INPUT RECORDS >>

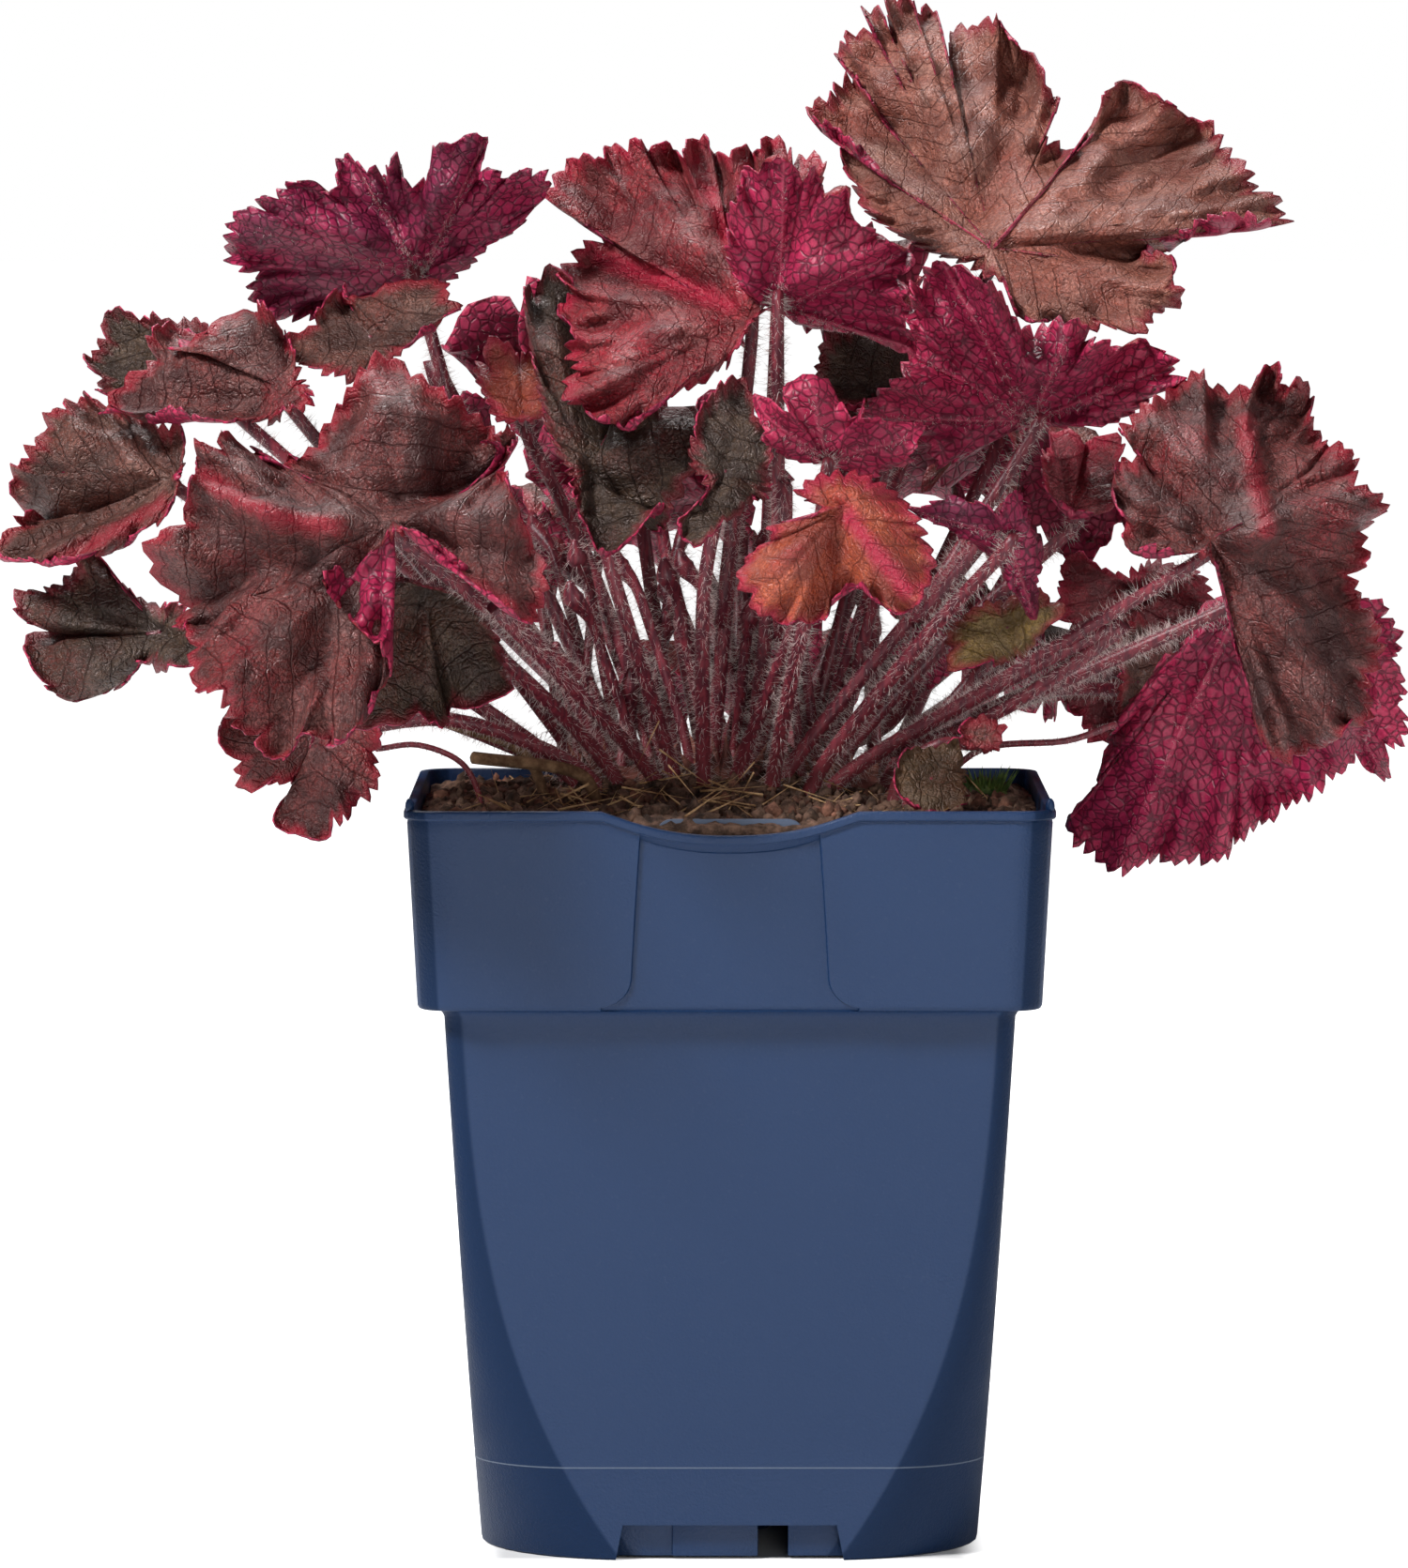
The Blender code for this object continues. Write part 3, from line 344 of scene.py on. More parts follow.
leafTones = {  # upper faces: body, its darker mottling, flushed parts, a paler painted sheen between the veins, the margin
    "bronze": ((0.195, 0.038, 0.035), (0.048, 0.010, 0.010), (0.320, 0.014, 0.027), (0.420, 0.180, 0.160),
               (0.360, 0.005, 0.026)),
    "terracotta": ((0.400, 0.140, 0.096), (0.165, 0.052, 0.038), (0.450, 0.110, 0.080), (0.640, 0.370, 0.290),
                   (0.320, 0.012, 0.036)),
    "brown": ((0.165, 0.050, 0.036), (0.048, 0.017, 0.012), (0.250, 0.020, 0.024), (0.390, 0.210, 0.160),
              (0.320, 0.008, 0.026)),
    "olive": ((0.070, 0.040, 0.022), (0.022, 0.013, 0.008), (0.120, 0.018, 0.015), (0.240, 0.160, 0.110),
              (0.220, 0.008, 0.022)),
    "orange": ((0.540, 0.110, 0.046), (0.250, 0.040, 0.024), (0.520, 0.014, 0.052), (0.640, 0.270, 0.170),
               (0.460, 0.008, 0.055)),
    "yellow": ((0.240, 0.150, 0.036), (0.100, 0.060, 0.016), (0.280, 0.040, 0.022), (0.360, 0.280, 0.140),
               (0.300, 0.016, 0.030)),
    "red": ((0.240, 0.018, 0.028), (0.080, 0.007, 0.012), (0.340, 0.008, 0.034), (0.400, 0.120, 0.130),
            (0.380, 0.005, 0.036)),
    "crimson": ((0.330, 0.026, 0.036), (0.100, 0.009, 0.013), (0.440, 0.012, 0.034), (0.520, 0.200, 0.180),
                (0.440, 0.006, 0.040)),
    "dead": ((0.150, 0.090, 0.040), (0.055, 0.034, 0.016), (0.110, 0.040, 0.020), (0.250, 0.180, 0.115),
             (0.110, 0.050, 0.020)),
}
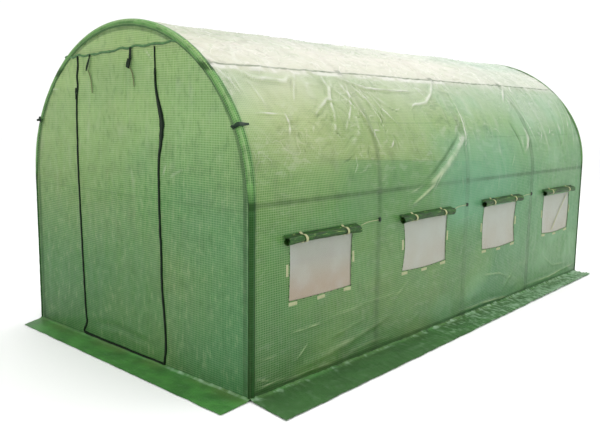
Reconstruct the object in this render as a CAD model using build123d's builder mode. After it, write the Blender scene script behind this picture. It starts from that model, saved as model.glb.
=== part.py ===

CHALLENGE >>
Each line above must be reproduced exactly as it stands.

REPLY TO THE EXERCISE >>
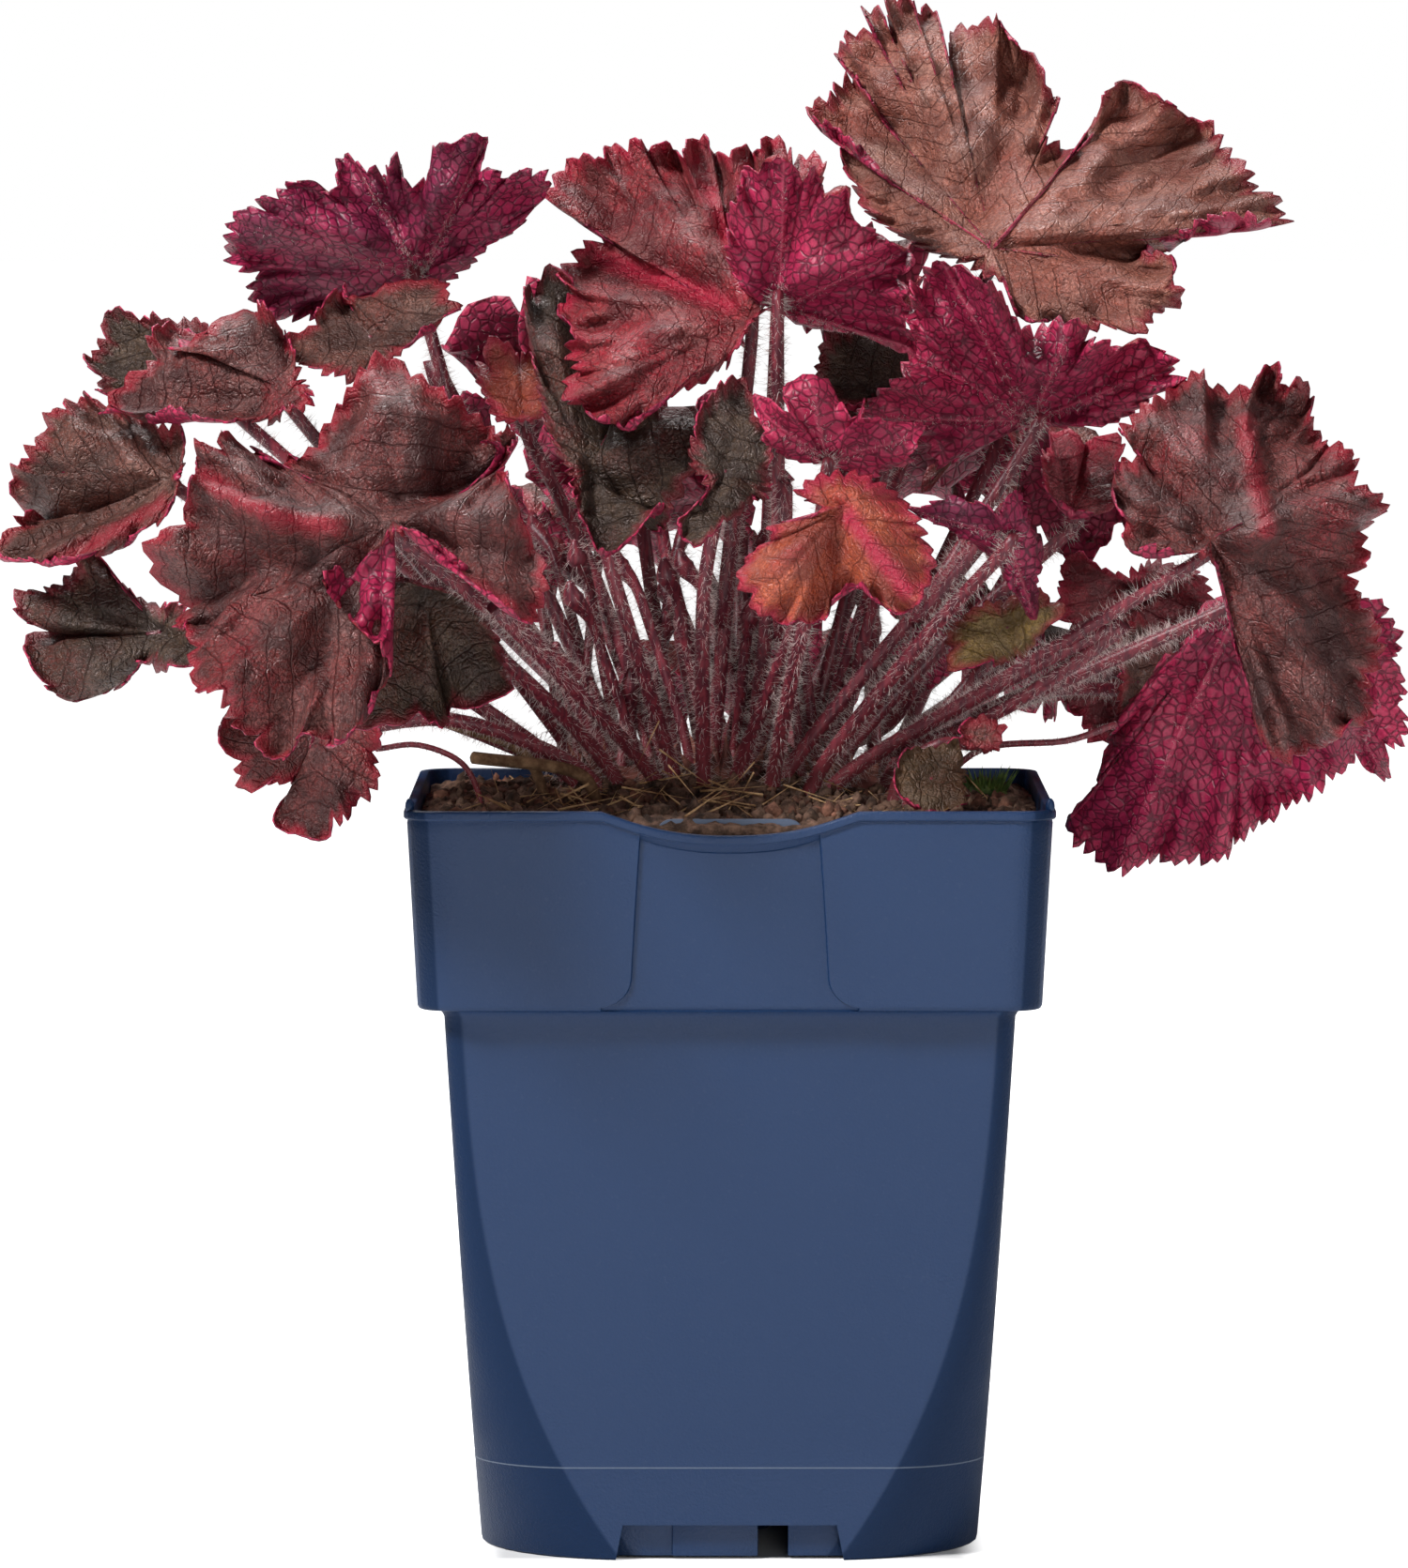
The Blender code for this object continues. Write part 3, from line 344 of scene.py on. More parts follow.
leafTones = {  # upper faces: body, its darker mottling, flushed parts, a paler painted sheen between the veins, the margin
    "bronze": ((0.195, 0.038, 0.035), (0.048, 0.010, 0.010), (0.320, 0.014, 0.027), (0.420, 0.180, 0.160),
               (0.360, 0.005, 0.026)),
    "terracotta": ((0.400, 0.140, 0.096), (0.165, 0.052, 0.038), (0.450, 0.110, 0.080), (0.640, 0.370, 0.290),
                   (0.320, 0.012, 0.036)),
    "brown": ((0.165, 0.050, 0.036), (0.048, 0.017, 0.012), (0.250, 0.020, 0.024), (0.390, 0.210, 0.160),
              (0.320, 0.008, 0.026)),
    "olive": ((0.070, 0.040, 0.022), (0.022, 0.013, 0.008), (0.120, 0.018, 0.015), (0.240, 0.160, 0.110),
              (0.220, 0.008, 0.022)),
    "orange": ((0.540, 0.110, 0.046), (0.250, 0.040, 0.024), (0.520, 0.014, 0.052), (0.640, 0.270, 0.170),
               (0.460, 0.008, 0.055)),
    "yellow": ((0.240, 0.150, 0.036), (0.100, 0.060, 0.016), (0.280, 0.040, 0.022), (0.360, 0.280, 0.140),
               (0.300, 0.016, 0.030)),
    "red": ((0.240, 0.018, 0.028), (0.080, 0.007, 0.012), (0.340, 0.008, 0.034), (0.400, 0.120, 0.130),
            (0.380, 0.005, 0.036)),
    "crimson": ((0.330, 0.026, 0.036), (0.100, 0.009, 0.013), (0.440, 0.012, 0.034), (0.520, 0.200, 0.180),
                (0.440, 0.006, 0.040)),
    "dead": ((0.150, 0.090, 0.040), (0.055, 0.034, 0.016), (0.110, 0.040, 0.020), (0.250, 0.180, 0.115),
             (0.110, 0.050, 0.020)),
}
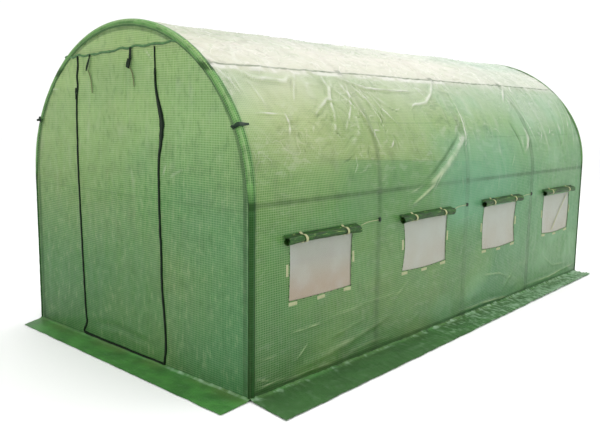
Reconstruct the object in this render as a CAD model using build123d's builder mode. After it, write the Blender scene script behind this picture. It starts from that model, saved as model.glb.
=== part.py ===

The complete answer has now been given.